There is a difference between confidence and noise. Thitikul’s game tends to operate in the former category. Five LET wins do not happen through fuss or theatre. They happen through quality repeated often enough that it becomes difficult to argue with.

More than another stop on the schedule

This week matters beyond one trophy. The Aramco Championship is the second stop on the 2026 PIF Global Series after the opener in Riyadh, with further events scheduled for London, Seoul and Shenzhen. That gives the series shape, reach and a sense of purpose in a crowded sporting landscape that rarely gives women’s golf anything for free.

Thitikul was clear about the scale of the occasion and what it represents.

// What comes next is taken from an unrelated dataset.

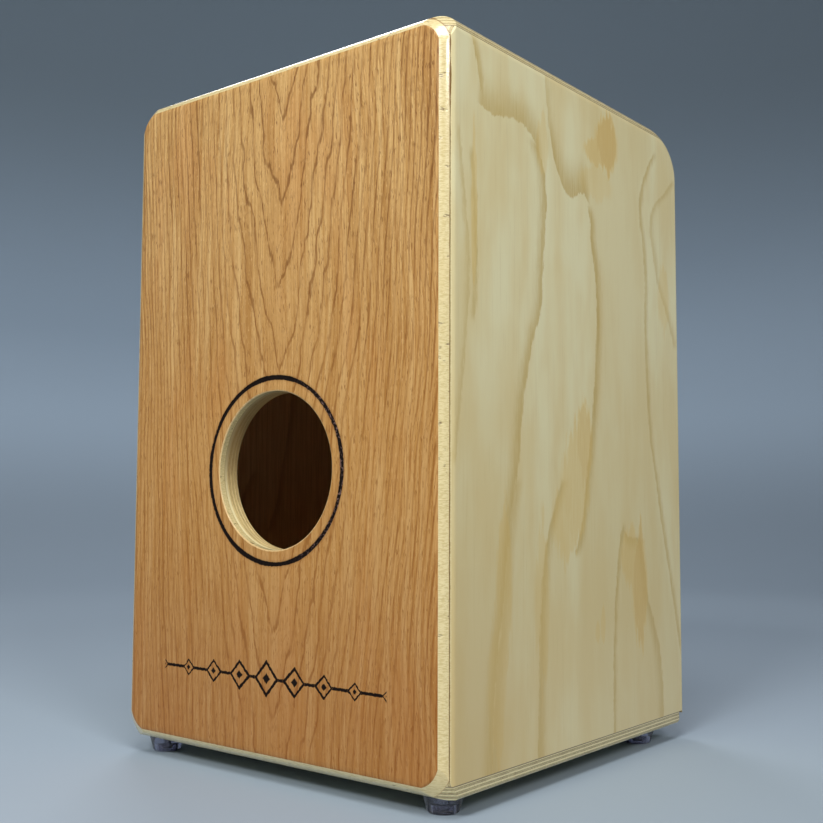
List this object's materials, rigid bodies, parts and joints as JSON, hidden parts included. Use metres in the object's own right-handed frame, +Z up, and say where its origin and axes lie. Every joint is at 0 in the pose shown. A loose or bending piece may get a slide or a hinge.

She added: “It’s obviously one of the standout events outside of the Majors and great that we are playing such cool events in iconic venues like Shadow Creek. Anything which helps draw more attention to women’s golf is to be welcomed, and I am sure the fans are in for a real spectacle.”

That is the wider point. This is not only about Jeeno Thitikul defending her new status. It is about women’s golf continuing to place itself on bigger stages, with richer purses, stronger fields and less patience for being treated as a supporting act.

What to watch this week

The obvious storyline is how Jeeno Thitikul handles life as world No. 1 when the field offers no soft edges. That pressure is not abstract now. It has a tee time.

Watch also for the early rhythm of the tournament. If Thitikul settles quickly, she has the composure and shot-making to turn the week into a statement. If the leaderboard compresses and the final stretch becomes a duel, then the presence of Korda, Hull, Lee and Green ensures nobody will be allowed to breathe easily.

And that, in the end, is what makes this compelling. Not hype. Not slogans. Just a world No. 1 in excellent form, a high-class field, a desert showpiece and four days that promise very little mercy.

Las Vegas is built on spectacle, but this one has substance. Jeeno Thitikul may be the headline act, yet the real attraction is the test itself.